Tagsüber Geschäfte, nachts in den Club

Trotz des großen Geschäfts hatte die Polizei bei einer Razzia während der letzten Bauma wenig zu beanstanden. Vielleicht auch deshalb, weil die Prostituierten und Bordellbetreiber bei solchen Großereignissen schon mit Kontrollen der Polizei rechnen. Rund 3000 Prostituierte haben sich in München freiwillig angemeldet, "und die Zunahme an Frauen in den Clubs wird zur Bauma schon deutlich sein", meint Bernhard Feiner, Leiter des zuständigen Kommissariats.

Straßenstrich auf der Hansastraße in München.

Straßenstrich auf der Hansastraße in München.

(Foto: Florian Peljak)

Vom internationalen und weitgehend männlichen Publikum Bauma profitieren aber Münchens Taxifahrer: Von den rund 3500 Taxis in der Landeshauptstadt werden etwa 95 Prozent gleichzeitig auf der Straße sein. "Normalerweise sind es selten mehr als 50 Prozent", sagt Frank Kuhle, Geschäftsführer der Taxi München eG. Er rechnet damit, dass die Fahrer etwa das Doppelte an Umsatz machen wie zu normalen Zeiten. "Morgens müssen die Gäste hin zur Messe, abends wieder zurück ins Hotel, und dann beginnt das Nachtgeschäft."

Denn nach dem Abendessen wollen die Herren was erleben, steigen ins Taxi und fragen den Fahrer, ob er nicht ein Etablissement empfehlen könne.
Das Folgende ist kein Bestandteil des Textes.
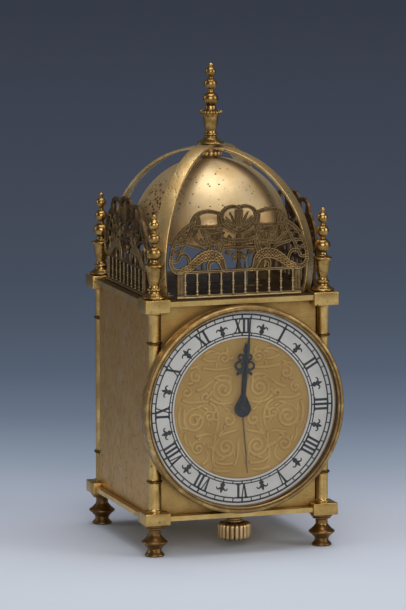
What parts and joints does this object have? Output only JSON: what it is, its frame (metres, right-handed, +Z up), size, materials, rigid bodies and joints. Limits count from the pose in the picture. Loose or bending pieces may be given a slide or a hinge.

Das können die meisten, und manche verdienen daran nicht schlecht. Denn die Taxifahrer kassieren dafür häufig Provisionen, auch "Kopfgeld" genannt oder "Schlepper-Prämien". "Die Club-Betreiber gehen am Taxistand vorbei, lassen ihre Kärtchen da und versprechen für jeden gelieferten Kunden ein gutes Trinkgeld", erzählt ein ehemaliger Fahrer. So sei das schon in den Achtzigerjahren gewesen: Der Taxler lieferte den Fahrgast artig vor der Bordelltüre ab, parkte, betrat über den Hintereingang den Club, bekam ein Getränk serviert und verschwand dann irgendwann im Büro. "Damit es so aussah, als sei man ein Kunde", erzählt er.
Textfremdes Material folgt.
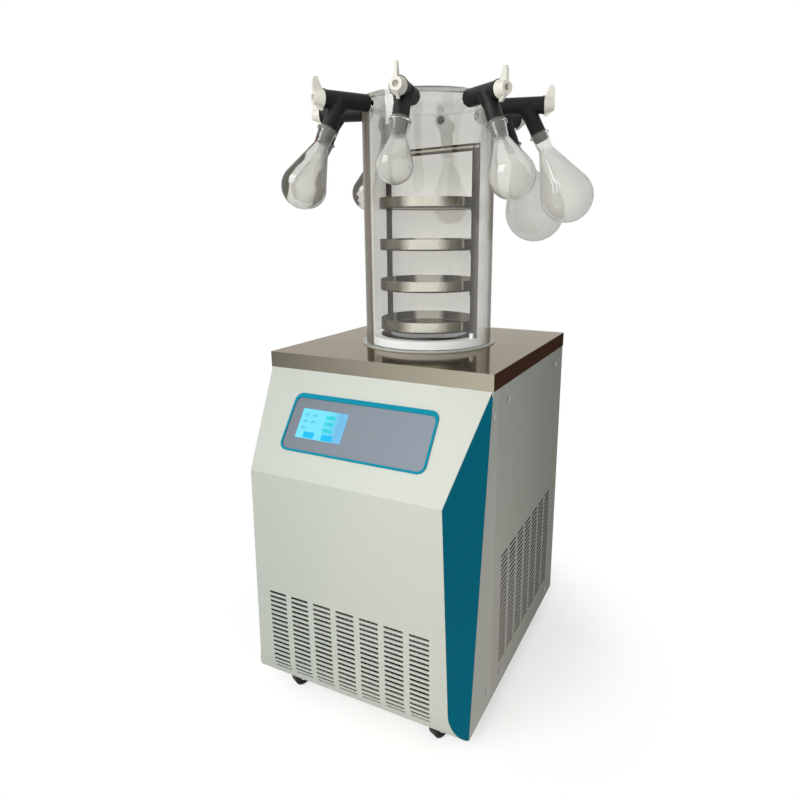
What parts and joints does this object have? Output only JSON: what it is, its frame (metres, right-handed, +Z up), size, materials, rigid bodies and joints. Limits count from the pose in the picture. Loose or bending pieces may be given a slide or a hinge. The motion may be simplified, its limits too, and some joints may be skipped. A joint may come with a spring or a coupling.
{
  "type": "freeze dryer",
  "caption": "Floor-standing laboratory freeze dryer: sheet-metal cabinet with a cold trap, clear chamber with a tray rack, and manifold valves with glass flasks.",
  "frame": {"origin": "floor level under the middle of the bounding box", "axes": "+Z up, +Y towards the rear panel and out of the vacuum port, +X to the right as seen from the front"},
  "size_m": [0.612, 0.6771, 1.193],
  "materials": {
    "panel_paint": "satin powder coat",
    "teal_plastic": "satin moulded",
    "strip_paint": "satin powder coat",
    "side_paint": "satin powder coat",
    "worktop_steel": "brushed",
    "steel": "polished sheet",
    "zinc": "zinc plated",
    "bezel_plastic": "moulded",
    "overlay_film": "fine matte film",
    "screen": "gloss glass, lit",
    "black_plastic": "moulded",
    "black_rubber": "moulded",
    "grey_rubber": "moulded",
    "seal_rubber": "moulded",
    "ivory_plastic": "moulded",
    "red_plastic": "moulded",
    "collar_plastic": "machined",
    "clear_acrylic": "polished acrylic",
    "flask_glass": "clear borosilicate",
    "foam": "foamed",
    "black_enamel": "gloss enamel",
    "fan_plastic": "moulded",
    "copper": "drawn tube",
    "brass": "turned",
    "wheel_rubber": "moulded"
  },
  "bodies": {
    "root": {"base_pan": "panel_paint", "front_panel": "panel_paint", "front_cheeks": "teal_plastic", "corner_strips": "strip_paint", "side_panel_left": "side_paint", "side_panel_right": "side_paint", "rear_panel": "side_paint", "worktop": "worktop_steel", "control_bezel": "bezel_plastic", "control_overlay": "overlay_film", "touch_screen": "screen", "control_box": "zinc", "panel_screws": "zinc", "cold_trap": "steel", "evaporator_coil": "copper", "trap_insulation": "foam", "compressor": "black_enamel", "compressor_mounts": "black_rubber", "condenser": "zinc", "fan_shroud": "black_plastic", "refrigerant_lines": "copper", "vacuum_port": "steel", "drain_valve": "brass", "power_inlet": "black_plastic", "power_switch": "black_plastic", "base_seal": "seal_rubber", "trap_collar": "collar_plastic", "chamber_cylinder": "clear_acrylic", "chamber_lid": "clear_acrylic", "port_stubs": "clear_acrylic", "sample_rack": "steel", "rack_shelves": "steel", "rack_foot": "steel", "valve_bodies": "black_rubber", "flask_adapters": "grey_rubber", "flasks": "flask_glass", "caster_plates": "zinc", "tray_1": "steel", "tray_2": "steel", "tray_3": "steel", "tray_4": "steel"},
    "knob_1": {"valve_knob_1": "ivory_plastic"},
    "knob_2": {"valve_knob_2": "ivory_plastic"},
    "knob_3": {"valve_knob_3": "ivory_plastic"},
    "knob_4": {"valve_knob_4": "ivory_plastic"},
    "knob_5": {"valve_knob_5": "ivory_plastic"},
    "knob_6": {"valve_knob_6": "ivory_plastic"},
    "knob_7": {"valve_knob_7": "ivory_plastic"},
    "knob_8": {"valve_knob_8": "ivory_plastic"},
    "fork_1": {"caster_fork_1": "zinc"},
    "wheel_1": {"caster_wheel_1": "wheel_rubber"},
    "fork_2": {"caster_fork_2": "zinc"},
    "wheel_2": {"caster_wheel_2": "wheel_rubber"},
    "fork_3": {"caster_fork_3": "zinc"},
    "wheel_3": {"caster_wheel_3": "wheel_rubber"},
    "fork_4": {"caster_fork_4": "zinc"},
    "wheel_4": {"caster_wheel_4": "wheel_rubber"},
    "fan": {"fan_rotor": "fan_plastic"},
    "lever": {"drain_lever": "red_plastic"},
    "rocker": {"power_rocker": "red_plastic"}
  },
  "joints": [
    {"name": "valve_turn_1", "type": "hinge", "parent": "root", "child": "knob_1", "pos_m": [0.20788, 0.07274, 1.158], "axis": [0.9744, 0.225, 0], "range_deg": [0, 180]},
    {"name": "valve_turn_2", "type": "hinge", "parent": "root", "child": "knob_2", "pos_m": [0.10846, 0.21213, 1.158], "axis": [0.5299, 0.848, 0], "range_deg": [0, 180]},
    {"name": "valve_turn_3", "type": "hinge", "parent": "root", "child": "knob_3", "pos_m": [-0.06041, 0.24039, 1.158], "axis": [-0.225, 0.9744, 0], "range_deg": [0, 180]},
    {"name": "valve_turn_4", "type": "hinge", "parent": "root", "child": "knob_4", "pos_m": [-0.1998, 0.14096, 1.158], "axis": [-0.848, 0.5299, 0], "range_deg": [0, 180]},
    {"name": "valve_turn_5", "type": "hinge", "parent": "root", "child": "knob_5", "pos_m": [-0.22805, -0.0279, 1.158], "axis": [-0.9744, -0.225, 0], "range_deg": [0, 180]},
    {"name": "valve_turn_6", "type": "hinge", "parent": "root", "child": "knob_6", "pos_m": [-0.12863, -0.16729, 1.158], "axis": [-0.5299, -0.848, 0], "range_deg": [0, 180]},
    {"name": "valve_turn_7", "type": "hinge", "parent": "root", "child": "knob_7", "pos_m": [0.04023, -0.19555, 1.158], "axis": [0.225, -0.9744, 0], "range_deg": [0, 180]},
    {"name": "valve_turn_8", "type": "hinge", "parent": "root", "child": "knob_8", "pos_m": [0.17962, -0.09612, 1.158], "axis": [0.848, -0.5299, 0], "range_deg": [0, 180]},
    {"name": "caster_swivel_1", "type": "hinge", "parent": "root", "child": "fork_1", "pos_m": [-0.16609, -0.24858, 0.04], "axis": [0, 0, 1], "continuous": true},
    {"name": "wheel_spin_1", "type": "hinge", "parent": "fork_1", "child": "wheel_1", "pos_m": [-0.17116, -0.25946, 0.019], "axis": [0.9063, -0.4226, 0], "continuous": true},
    {"name": "caster_swivel_2", "type": "hinge", "parent": "root", "child": "fork_2", "pos_m": [0.15391, -0.24858, 0.04], "axis": [0, 0, 1], "continuous": true},
    {"name": "wheel_spin_2", "type": "hinge", "parent": "fork_2", "child": "wheel_2", "pos_m": [0.14884, -0.25946, 0.019], "axis": [0.9063, -0.4226, 0], "continuous": true},
    {"name": "caster_swivel_3", "type": "hinge", "parent": "root", "child": "fork_3", "pos_m": [-0.16609, 0.19842, 0.04], "axis": [0, 0, 1], "continuous": true},
    {"name": "wheel_spin_3", "type": "hinge", "parent": "fork_3", "child": "wheel_3", "pos_m": [-0.17116, 0.18754, 0.019], "axis": [0.9063, -0.4226, 0], "continuous": true},
    {"name": "caster_swivel_4", "type": "hinge", "parent": "root", "child": "fork_4", "pos_m": [0.15391, 0.19842, 0.04], "axis": [0, 0, 1], "continuous": true},
    {"name": "wheel_spin_4", "type": "hinge", "parent": "fork_4", "child": "wheel_4", "pos_m": [0.14884, 0.18754, 0.019], "axis": [0.9063, -0.4226, 0], "continuous": true},
    {"name": "fan_spin", "type": "hinge", "parent": "root", "child": "fan", "pos_m": [-0.00609, -0.20158, 0.162], "axis": [0, 1, 0], "continuous": true},
    {"name": "drain_turn", "type": "hinge", "parent": "root", "child": "lever", "pos_m": [-0.14609, 0.26642, 0.156], "axis": [0, 0, 1], "range_deg": [0, 90]},
    {"name": "rocker_tip", "type": "hinge", "parent": "root", "child": "rocker", "pos_m": [0.12391, 0.24542, 0.176], "axis": [-1, 0, 0], "range_deg": [0, 20]}
  ]
}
Mittlerweile soll es Fahrer geben, die sich auf derartige Touren spezialisiert haben und normale Fahrgäste angeblich stehen lassen. Bis zu 120 Euro pro Mann sollen bestimmte Clubs in München zahlen. "Völliger Blödsinn", sagt der Chef vom "Bel Ami". In ihrem Club seien Taxifahrer immer gern gesehen, "die kriegen eine Cola oder eine Wurstsemmel". Behauptungen, da fließe Geld, setzten aber neidische Besitzer anderer Clubs in die Welt. Das "Pascha" und das "1001 Nacht" jedenfalls weisen auf ihren Internet-Seiten ausdrücklich darauf hin, dass sie keine Schlepper-Provisionen bezahlen. "Bei uns ist der Gast König, nicht der Taxifahrer", schreibt das "1001 Nacht".

Früher sei der spezielle Taxidienst noch unter Förderung der Prostitution gelaufen, sagt Polizeisprecher Werner Kraus. Doch seit es das Prostitutionsgesetz gibt, also seit 2002, sei dieser Passus abgeschafft. Rein strafrechtlich sei da nichts zu machen. Daniela Schlegel, die Sprecherin des Kreisverwaltungsreferats, sieht das Problem ganz eher praktisch: Wie solle man kontrollieren, ob ein Taxifahrer Provisionen kassiere?

Leo E. vom "Pascha" jedenfalls sagt, er sei vor vier Jahren aus dem Taxi-Bezahl-Service ausgestiegen. "Mit 120-Euro-Prämien kann ich nicht mithalten, wenn ich meinen Gast nicht bescheißen will." Nicht einmal während der Bauma.